One moment for our next question, please. It comes from the line of Bill Papanastasiou with Stifel.
It's Daniel on for Bill today. My first question here is on your BTC treasury strategy. Are there any plan change strategy if we see an approval of a spot Bitcoin ETF?
So Shenif just talked about some of the research and exploration that his team is doing around options to work the stack. I'm not sure that we have any more color to add there. And with respect to the treasury management and our historic and ongoing commitment to holding bitcoin on balance sheet, I don't have any additional color to add versus what I touched on in my opening remarks.

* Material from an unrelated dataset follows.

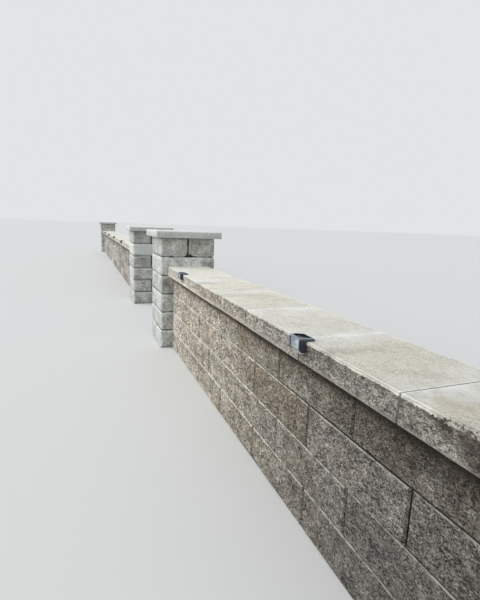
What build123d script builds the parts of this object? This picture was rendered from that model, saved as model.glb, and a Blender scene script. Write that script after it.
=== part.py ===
from build123d import *
import os

# Garden boundary wall of precast concrete blocks, in millimetres.
# X runs along the wall, -Y faces the road, +Y faces the garden and Z is up from the ground.
# The origin is at the centre of the whole wall's footprint, on the ground.

# Wall blocks, laid dry in half bond
block_length = 450
block_height = 150
wall_depth = 250
wall_course_count = 4
block_arris = 4

# Open joint between two neighbours in one course, and the shortest piece a mason would cut
head_joint = 3
shortest_cut = 60

# Coping slabs on the wall
coping_slab_length = 440
coping_width = 330
coping_thickness = 73
coping_arris = 5

# Piers: two blocks a course, turned a quarter each time, under one cap
pier_size = 450
pier_extra_course_count = 2
pier_arris = 8
cap_thickness = 55
cap_overhang = 42
cap_arris = 5

# Lengths along the wall, from the left end pier to the right end pier
left_wall_length = 8550
gateway_width = 1460
right_wall_length = 4360

# First piece beside the gateway pier in each wall: odd courses, even courses, coping
left_first_odd = 225
left_first_even = 450
left_first_slab = 400
right_first_odd = 363
right_first_even = 138
right_first_slab = 386

# Step lamps hooked over the front edge of the coping
lamp_width = 64
lamp_front_depth = 23
lamp_reach_on_coping = 31
lamp_front_rise = 12
lamp_back_rise = 8
lamp_drop = 39
lamp_cheek = 5
lamp_lip_height = 4
lamp_lip_setback = 3
lamp_toe_rise = 13
lamp_toe_run = 8
lens_thickness = 3
lens_setback = 1
lens_top_margin = 6
panel_thickness = 2
panel_rim = 5
lamp_edge = 1

# Lamp places: the first lamp's distance from the gateway pier and the step to the next one,
# as far along the wall as a lamp still has this much coping beyond its middle
left_lamp_first = 1785
left_lamp_step = 1755
right_lamp_first = 500
right_lamp_step = 1652
lamp_end_margin = 200

# Levels
coping_bottom = wall_course_count * block_height
coping_top = coping_bottom + coping_thickness
pier_course_count = wall_course_count + pier_extra_course_count
pier_top = pier_course_count * block_height

# Places along X
overall_length = (
    2 * cap_overhang + 4 * pier_size
    + left_wall_length + gateway_width + right_wall_length
)
left_end_pier_x = -overall_length / 2 + cap_overhang + pier_size / 2
left_wall_end_x = left_end_pier_x + pier_size / 2
left_wall_gate_x = left_wall_end_x + left_wall_length
left_gate_pier_x = left_wall_gate_x + pier_size / 2
right_gate_pier_x = left_gate_pier_x + pier_size + gateway_width
right_wall_gate_x = right_gate_pier_x + pier_size / 2
right_end_pier_x = right_wall_gate_x + right_wall_length + pier_size / 2

coping_front = -coping_width / 2

os.makedirs("parts", exist_ok=True)


def write(piece, name):
    """Label one finished piece and write it under its own name."""
    piece.part.label = name
    export_step(piece.part, f"parts/{name}.step")


def laid_units(length, first, pitch):
    """Low and high end of each unit in a row: a first piece, whole ones, then what is left."""
    joints = [first]
    while joints[-1] + pitch < length - shortest_cut:
        joints.append(joints[-1] + pitch)
    lows = [0] + [joint + head_joint / 2 for joint in joints]
    highs = [joint - head_joint / 2 for joint in joints] + [length]
    return list(zip(lows, highs))


def row_of_boxes(start, direction, units, width, height):
    """Boxes in a row along X, laid from a start towards +X or -X, standing on their plane."""
    for low, high in units:
        with Locations((start + direction * (low + high) / 2, 0, 0)):
            Box(high - low, width, height, align=(Align.CENTER, Align.CENTER, Align.MIN))


def wall_course(name, start, direction, length, first, level):
    """One course of wall blocks, each its own solid, with its face arrises eased."""
    with BuildPart(Plane.XY.offset(level * block_height)) as course:
        row_of_boxes(
            start, direction, laid_units(length, first, block_length), wall_depth, block_height
        )
        upright = course.edges().filter_by(Axis.Z)
        top_edges = course.edges().group_by(Axis.Z)[-1].filter_by(Axis.X)
        chamfer(upright + top_edges, block_arris)
    write(course, f"{name}_course_{level + 1}")


def wall_coping(name, start, direction, length, first):
    """The row of coping slabs on one wall, with eased long top edges."""
    with BuildPart(Plane.XY.offset(coping_bottom)) as coping:
        row_of_boxes(
            start, direction, laid_units(length, first, coping_slab_length),
            coping_width, coping_thickness
        )
        chamfer(coping.edges().group_by(Axis.Z)[-1].filter_by(Axis.X), coping_arris)
    write(coping, f"{name}_coping")


def pier_course(name, centre_x, level):
    """Two pier blocks side by side: across the wall in odd courses, along it in even ones."""
    block_width = (pier_size - head_joint) / 2
    step = block_width + head_joint
    turn = 90 if level % 2 == 0 else 0
    base = Plane((centre_x, 0, level * block_height)).rotated((0, 0, turn))
    with BuildPart(base) as course:
        with GridLocations(0, step, 1, 2):
            Box(
                pier_size, block_width, block_height,
                align=(Align.CENTER, Align.CENTER, Align.MIN)
            )
        chamfer(course.edges(), pier_arris)
    write(course, f"{name}_course_{level + 1}")


def pier_cap(name, centre_x):
    """One square slab that oversails its pier all round."""
    cap_size = pier_size + 2 * cap_overhang
    with BuildPart(Plane((centre_x, 0, pier_top))) as cap:
        Box(
            cap_size, cap_size, cap_thickness,
            align=(Align.CENTER, Align.CENTER, Align.MIN)
        )
        chamfer(cap.edges().group_by(Axis.Z)[-1], cap_arris)
        chamfer(cap.edges().filter_by(Axis.Z), cap_arris)
    write(cap, f"{name}_cap")


# One step lamp, centred on X = 0 and hooked over the coping's front edge.
# Its profile is drawn in the YZ plane: the front, the top sloping down to the back, and the toe.
lamp_front = coping_front - lamp_front_depth
lamp_back = coping_front + lamp_reach_on_coping
lamp_top_front = coping_top + lamp_front_rise
lamp_top_back = coping_top + lamp_back_rise
lamp_top_slope = (lamp_top_back - lamp_top_front) / (lamp_back - lamp_front)
lamp_foot = coping_top - lamp_drop
cheek_foot = lamp_foot + lamp_lip_height
toe_top = cheek_foot + lamp_toe_rise
toe_back = lamp_front + lamp_toe_run
lens_front = lamp_front + lens_setback
lens_top = lamp_top_front - lens_top_margin
lens_toe_back = toe_back + lens_setback

with BuildPart() as lens:
    with BuildSketch(Plane.YZ) as window_profile:
        with BuildLine():
            Polyline(
                (lens_front, lens_top),
                (lens_front, toe_top),
                (lens_toe_back, cheek_foot),
                (lens_toe_back + lens_thickness, cheek_foot),
                (lens_front + lens_thickness, toe_top),
                (lens_front + lens_thickness, lens_top),
                close=True
            )
        make_face()
    extrude(amount=lamp_width / 2 - lamp_cheek, both=True)
    with BuildSketch(Plane.YZ) as lip_profile:
        with BuildLine():
            Polyline(
                (toe_back, cheek_foot),
                (toe_back, lamp_foot),
                (coping_front - lamp_lip_setback, lamp_foot),
                (coping_front - lamp_lip_setback, cheek_foot),
                close=True
            )
        make_face()
    extrude(amount=lamp_width / 2, both=True)

panel_front = lamp_front + panel_rim
panel_back = lamp_back - panel_rim
panel_top_front = lamp_top_front + lamp_top_slope * panel_rim
panel_top_back = lamp_top_back - lamp_top_slope * panel_rim

with BuildPart() as panel:
    with BuildSketch(Plane.YZ) as panel_profile:
        with BuildLine():
            Polyline(
                (panel_front, panel_top_front),
                (panel_back, panel_top_back),
                (panel_back, panel_top_back - panel_thickness),
                (panel_front, panel_top_front - panel_thickness),
                close=True
            )
        make_face()
    extrude(amount=lamp_width / 2 - panel_rim, both=True)

with BuildPart() as housing:
    with BuildSketch(Plane.YZ) as hook_profile:
        with BuildLine():
            Polyline(
                (lamp_front, lamp_top_front),
                (lamp_back, lamp_top_back),
                (lamp_back, coping_top),
                (coping_front, coping_top),
                (coping_front, cheek_foot),
                (toe_back, cheek_foot),
                (lamp_front, toe_top),
                close=True
            )
        make_face()
    extrude(amount=lamp_width / 2, both=True)
    top_face = housing.faces().sort_by(Axis.Z)[-1]
    chamfer(top_face.edges(), lamp_edge)
    # Recess for the lens, open to the front between the two cheeks
    with BuildSketch(Plane.YZ) as recess_profile:
        with BuildLine():
            Polyline(
                (lamp_front, lens_top),
                (lens_front + lens_thickness, lens_top),
                (lens_front + lens_thickness, toe_top),
                (lens_toe_back + lens_thickness, cheek_foot),
                (toe_back, cheek_foot),
                (lamp_front, toe_top),
                close=True
            )
        make_face()
    extrude(amount=lamp_width / 2 - lamp_cheek, both=True, mode=Mode.SUBTRACT)
    add(panel.part, mode=Mode.SUBTRACT)


def lamp_row(name, start, direction, length, first, step):
    """Copies of the lamp's three pieces along one wall, each kind in its own node."""
    steps_that_fit = int((length - lamp_end_margin - first) // step)
    places = [
        (start + direction * (first + step * index), 0, 0) for index in range(steps_that_fit + 1)
    ]
    for kind, pattern in (("housings", housing), ("lenses", lens), ("panels", panel)):
        with BuildPart() as row:
            with Locations(*places):
                add(pattern.part)
        write(row, f"{name}_lamp_{kind}")


# Both walls are laid out from their gateway pier: the left one towards -X, the right one towards +X
for level in range(wall_course_count):
    is_odd_course = level % 2 == 0
    left_first = left_first_odd if is_odd_course else left_first_even
    right_first = right_first_odd if is_odd_course else right_first_even
    wall_course("left_wall", left_wall_gate_x, -1, left_wall_length, left_first, level)
    wall_course("right_wall", right_wall_gate_x, 1, right_wall_length, right_first, level)

wall_coping("left_wall", left_wall_gate_x, -1, left_wall_length, left_first_slab)
wall_coping("right_wall", right_wall_gate_x, 1, right_wall_length, right_first_slab)

pier_places = {
    "left_end_pier": left_end_pier_x,
    "left_gate_pier": left_gate_pier_x,
    "right_gate_pier": right_gate_pier_x,
    "right_end_pier": right_end_pier_x,
}
for pier_name, pier_x in pier_places.items():
    for level in range(pier_course_count):
        pier_course(pier_name, pier_x, level)
    pier_cap(pier_name, pier_x)

lamp_row("left_wall", left_wall_gate_x, -1, left_wall_length, left_lamp_first, left_lamp_step)
lamp_row("right_wall", right_wall_gate_x, 1, right_wall_length, right_lamp_first, right_lamp_step)
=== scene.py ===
import math
import random

import bmesh
import bpy
import numpy as np
from mathutils import Matrix, Vector


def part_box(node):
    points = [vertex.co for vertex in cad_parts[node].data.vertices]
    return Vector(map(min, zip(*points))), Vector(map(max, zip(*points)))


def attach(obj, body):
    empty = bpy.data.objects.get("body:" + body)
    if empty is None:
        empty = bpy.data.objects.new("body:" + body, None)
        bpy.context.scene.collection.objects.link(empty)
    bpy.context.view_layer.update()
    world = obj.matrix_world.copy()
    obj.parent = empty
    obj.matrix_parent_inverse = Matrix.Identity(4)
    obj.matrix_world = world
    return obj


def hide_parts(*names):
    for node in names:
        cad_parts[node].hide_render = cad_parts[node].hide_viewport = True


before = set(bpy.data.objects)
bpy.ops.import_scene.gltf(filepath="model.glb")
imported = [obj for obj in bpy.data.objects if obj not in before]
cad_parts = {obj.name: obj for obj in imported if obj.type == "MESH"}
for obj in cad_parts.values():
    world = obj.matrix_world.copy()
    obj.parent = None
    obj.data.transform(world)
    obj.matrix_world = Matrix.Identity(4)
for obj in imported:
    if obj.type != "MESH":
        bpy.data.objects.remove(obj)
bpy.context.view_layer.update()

# Lengths are in metres, in the frame's own axes: the road is at -Y and the garden at +Y

AXES = X, Y, Z = 0, 1, 2
WELD = 0.00002
PARALLEL = 0.999
SQUARE_ON = 0.99
TURNED = 0.1
NEARBY = 0.001
UNWORN = 0.7
BLOCK_SEED = 135859
PIER_SEED = 417

WALLS = ("left_wall", "right_wall")
PIERS = ("left_end_pier", "left_gate_pier", "right_gate_pier", "right_end_pier")
WALL_COURSES = 4
PIER_COURSES = 6

# Split-face wall blocks
BLOCK_ARRIS = 0.006
BLOCK_END_ARRIS = 0.006
BLOCK_NUDGE = 0.0015
BLOCK_FOOT_ARRIS = 0.004
FACE_SETTLE = 0.012
FACE_SETTLE_POWER = 0.6
CHAMFER_SHARE = 0.3
BLOCK_RELIEF = 0.009
PANEL = 0.15
NEAR_FACE_CUTS = 29
NEAR_BACK_CUTS = 9
FAR_FACE_CUTS = 11
FAR_BACK_CUTS = 7
LEFT_CONTRAST = 1.8

# Coping slabs
MARGIN = 0.006
MARGIN_STRIP = 0.014
SLAB_END_ARRIS = 0.001
SLAB_FOOT_STRIP = 0.008
SLAB_NUDGE = 0.002
SLAB_CORNER = 0.0025
SLAB_RELIEF = 0.012
MARGIN_RELIEF = 0.6
NEAR_SLAB_CELL = 0.004
FAR_SLAB_CELL = 0.012
FOOT_SETTLE = 0.012
FOOT_RELIEF = 0.12
END_SETTLE = 0.008
END_RELIEF = 0.4
END_RIM = 0.009
NEAR_END_RUN = 0.11
LIP_FADE = 0.015
ROUGH_AT_LIP = 0.3
ROUGH_MARGIN = 0.28
BITTEN_FROM = 5.925
BITTEN_RUN = 0.03

# Dark weathering on the road side of the coping, from the gateway pier: place, half width, strength
COPING_STAINS = ((2.765, 0.035, 0.4), (2.30, 0.03, 0.35), (1.35, 0.03, 0.3), (0.93, 0.04, 0.35))
STAIN_FOOT = 0.618
STAIN_FADE = 0.025
DRIP_OFFSETS = (-0.010, 0.016)
DRIP_HALF_WIDTH = 0.0035
DRIP_TOP = 0.004
DRIP_STRENGTH = 0.8

# Pier blocks and caps
TUMBLE = 0.010
PALE_COURSES = ("left_gate_pier_course_5",)
BROKEN_CORNERS = {"right_gate_pier_course_6": ((1, 0.04, -1), 0.045, 0.022)}
PIER_CELL = 0.014
PIER_NUDGE = 0.002
PIER_TWIST = 0.008
PIER_RELIEF = 0.015
CAP_ARRIS = 0.004
CAP_CELL = 0.02
CAP_RELIEF = 0.01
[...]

Got it. Switching gears quickly here. Now we've seen an improvement in mining economics recently, can you speak to how it has or may potentially impact capital allocation decisions going forward?
Well, that's one of the things I love about having a diversified business model. We get to make those choices based on the active developments that we see in all of our businesses, whether it's bitcoin or high-performance computing. So I can't answer that question specifically, but that's one of the reasons we have optionality. So really, our focus is, first and foremost, on getting our transaction with USBTC closed off as a combined team, we can look at what makes the most sense with respect to our next move from an organic and/or inorganic growth perspective.
I'm not showing any further questions in the queue. So with that, I will conclude the call. A transcript of this call will be available on the Hut 8 website in the Investors section. Thank you for joining us at Hut 8 third quarter 2023 financial results analyst and investor call. You may disconnect.
Thanks, Carmen. Thank you, everybody.